According to Rachael Heyhoe Flint, who also had a knack of offending the blue-rinse brigade, Potter ought to have been aiding the English cause here. 'Sarah,' Heyhoe Flint said, 'is the type of character the game needs.' Instead, Potter squirmed from the sideline as her colleagues came within an ace of throwing away their World Cup challenge. Today they must do unto the Australians what the men have been failing to do all summer. Guildford or Headingley, the song remains the same.

In the end, despite a painstaking 57 from Sandhya Agarwal, the stranglehold exerted by the England seamers proved sufficient. India's demise with a ball to spare disappointed the TV crew, due to beam the highlights back to Bombay and Dehli. For England, however, this was a chapter of lowlights.

Aside from the ever-dependable Jan Brittin, who collected her second century in four innings, no home batsman passed 22 as the Indian captain, Diana Edulji, drew on 18 years of international experience to take 4 for 12 with her left-arm spin.

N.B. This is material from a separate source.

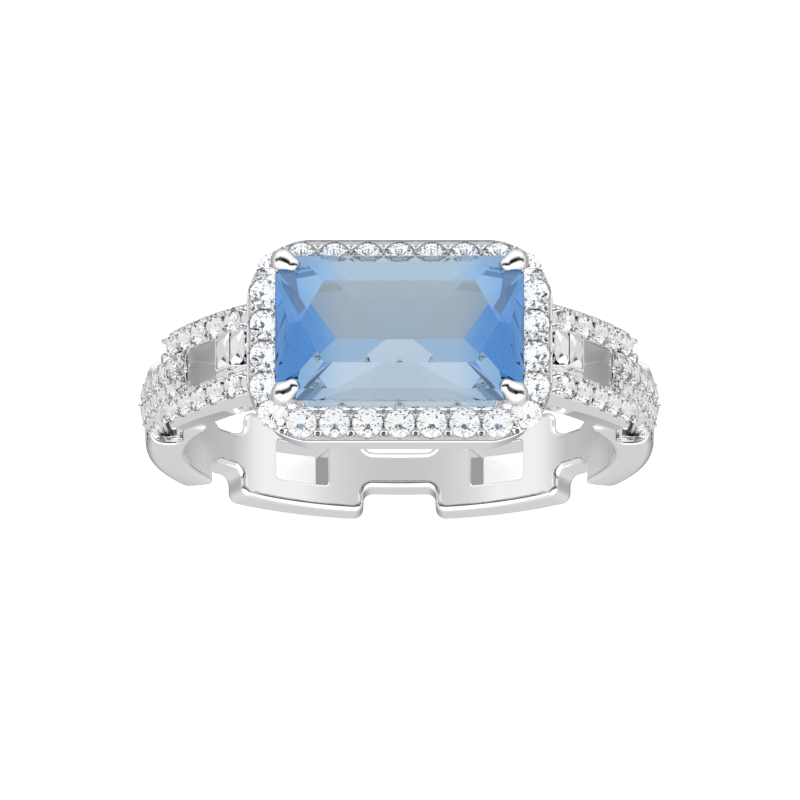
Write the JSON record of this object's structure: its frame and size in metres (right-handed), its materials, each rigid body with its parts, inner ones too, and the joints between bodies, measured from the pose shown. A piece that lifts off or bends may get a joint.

The running between wickets was similarly feeble, another three run- outs taking the tournament's count into double figures. When Susie Kitson and Jo Chamberlain collided halfway, leaving the former flat on her back, John Warr's comment about Denis Compton sprang irresistibly to mind; 'He was the only player to call his partner for a run and wish him good luck at the same time.'

'Do they swap shirts afterwards?' one male barfly wondered as the contest neared its climax. Sarah Potter should be the least of the Women's Cricket Association's concerns.